Problem to solve – Extract all of the data and reproduce it precisely.
-- begin --
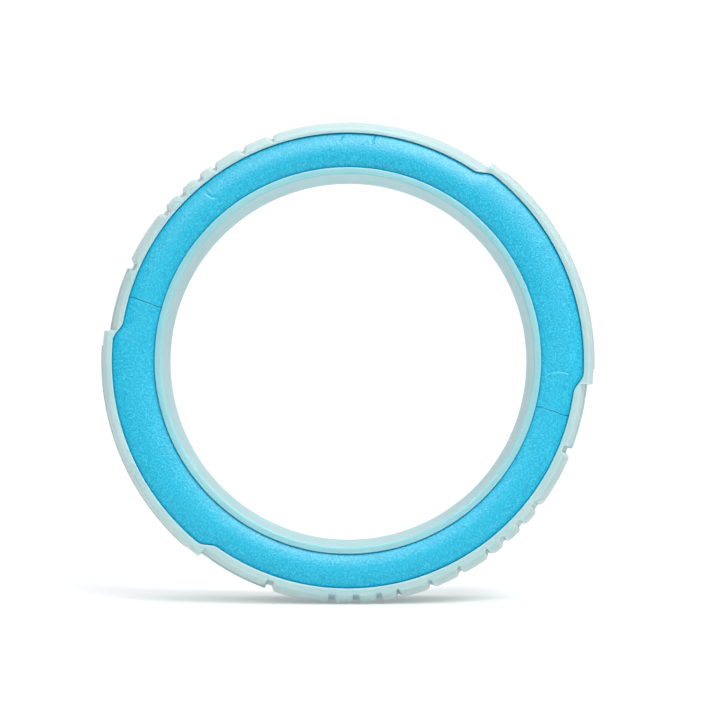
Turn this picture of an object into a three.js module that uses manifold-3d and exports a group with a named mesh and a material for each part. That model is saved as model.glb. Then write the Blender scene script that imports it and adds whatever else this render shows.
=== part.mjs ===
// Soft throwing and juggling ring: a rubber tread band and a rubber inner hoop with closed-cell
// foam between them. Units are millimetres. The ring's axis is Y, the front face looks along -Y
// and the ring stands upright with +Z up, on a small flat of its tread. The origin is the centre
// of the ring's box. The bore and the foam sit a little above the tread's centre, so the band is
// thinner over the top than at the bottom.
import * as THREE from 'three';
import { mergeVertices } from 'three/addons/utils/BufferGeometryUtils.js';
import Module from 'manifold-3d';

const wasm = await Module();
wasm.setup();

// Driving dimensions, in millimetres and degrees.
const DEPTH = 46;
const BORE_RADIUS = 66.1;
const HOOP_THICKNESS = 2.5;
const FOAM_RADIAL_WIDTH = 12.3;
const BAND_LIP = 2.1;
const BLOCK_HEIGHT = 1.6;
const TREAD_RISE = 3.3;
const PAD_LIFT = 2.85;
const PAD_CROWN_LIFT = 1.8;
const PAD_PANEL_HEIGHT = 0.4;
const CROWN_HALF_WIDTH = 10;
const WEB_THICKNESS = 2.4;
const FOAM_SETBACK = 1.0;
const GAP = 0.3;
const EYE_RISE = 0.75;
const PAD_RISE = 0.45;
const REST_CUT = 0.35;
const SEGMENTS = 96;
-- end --
Exercise result –
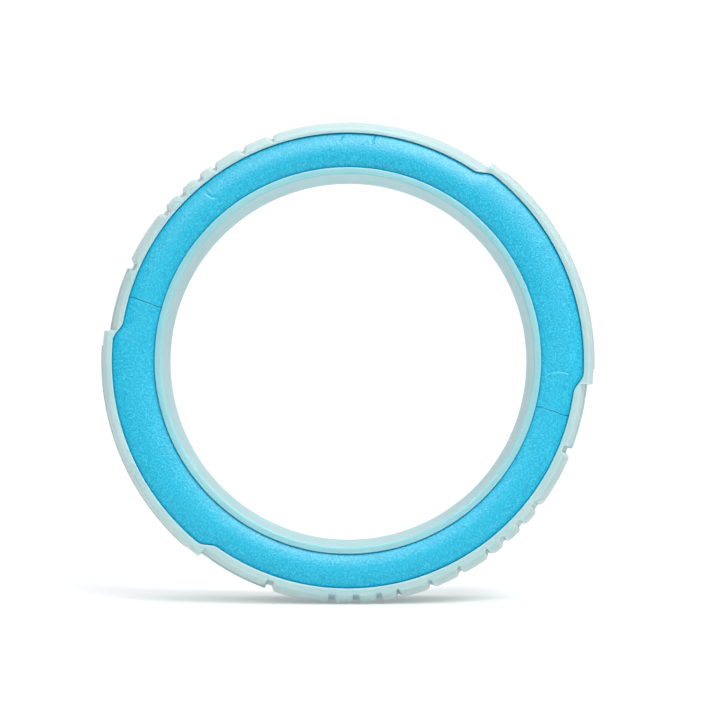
Turn this picture of an object into a three.js module that uses manifold-3d and exports a group with a named mesh and a material for each part. That model is saved as model.glb. Then write the Blender scene script that imports it and adds whatever else this render shows.
=== part.mjs ===
// Soft throwing and juggling ring: a rubber tread band and a rubber inner hoop with closed-cell
// foam between them. Units are millimetres. The ring's axis is Y, the front face looks along -Y
// and the ring stands upright with +Z up, on a small flat of its tread. The origin is the centre
// of the ring's box. The bore and the foam sit a little above the tread's centre, so the band is
// thinner over the top than at the bottom.
import * as THREE from 'three';
import { mergeVertices } from 'three/addons/utils/BufferGeometryUtils.js';
import Module from 'manifold-3d';

const wasm = await Module();
wasm.setup();

// Driving dimensions, in millimetres and degrees.
const DEPTH = 46;
const BORE_RADIUS = 66.1;
const HOOP_THICKNESS = 2.5;
const FOAM_RADIAL_WIDTH = 12.3;
const BAND_LIP = 2.1;
const BLOCK_HEIGHT = 1.6;
const TREAD_RISE = 3.3;
const PAD_LIFT = 2.85;
const PAD_CROWN_LIFT = 1.8;
const PAD_PANEL_HEIGHT = 0.4;
const CROWN_HALF_WIDTH = 10;
const WEB_THICKNESS = 2.4;
const FOAM_SETBACK = 1.0;
const GAP = 0.3;
const EYE_RISE = 0.75;
const PAD_RISE = 0.45;
const REST_CUT = 0.35;
const SEGMENTS = 96;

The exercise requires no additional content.